À plusieurs égards, ce sondage brosse le portrait d’une jeunesse qui n’affiche que peu de convictions.
Il est facile de voir dans cet apolitisme un symptôme éloquent du morcèlement des sociétés qui mène à leur désintégration.
Plus délicat d’imaginer qu’une génération ait pu finir par comprendre que toute quête du pouvoir mène aux confrontations et, ultimement, à des formes subtiles de violence.
Plus sensé d’imaginer que notre jeunesse se consacre simplement à ses affaires.
Car la jeunesse s’intéresse au fric.
Dans la ville de Québec même, 48 % des jeunes placent leur confiance dans le patronat avant de la placer dans les politiciens ou même dans les organismes à but non lucratif. Plus, à la lumière de ce sondage, les principaux problèmes de la jeunesse québécoise semblent financiers. Les taxes, le système de santé, la pauvreté, le chômage, la réinjection de fonds dans le système public, la baisse d’impôts ne sont-ils pas tous des problèmes reliés au manque de ressources des individus ou des gouvernements?
Pas étonnant que le principal point de litige entre les participants du Sommet de la jeunesse commandé par le gouvernement du Québec porte sur le rééchelonnement ou l’annulation pure et simple de la dette étudiante.

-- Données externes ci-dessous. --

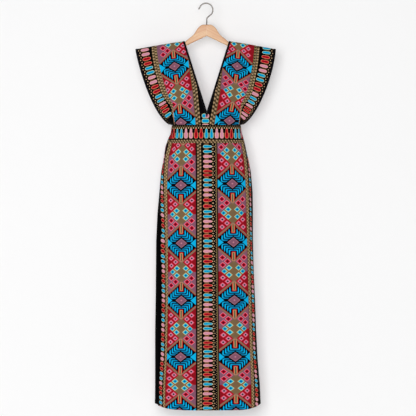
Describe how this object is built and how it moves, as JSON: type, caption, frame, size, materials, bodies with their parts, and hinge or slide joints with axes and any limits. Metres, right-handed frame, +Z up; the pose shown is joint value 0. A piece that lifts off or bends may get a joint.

Plus conservateurs, mais aussi visiblement plus optimistes qu’on ne l’eût cru, les jeunes ne semblent prendre qu’un seul grand risque: celui de faire des enfants dès que le couple tient le coup, avant même de s’être trouvé une situation stable. Croient-ils à quelque chose qui se nomme l’amour ou l’espoir? Sont-ils si pressés de s’intégrer en société? Qu’ils se rassurent: on devient vite un vieux con. Ou un donneur de leçons.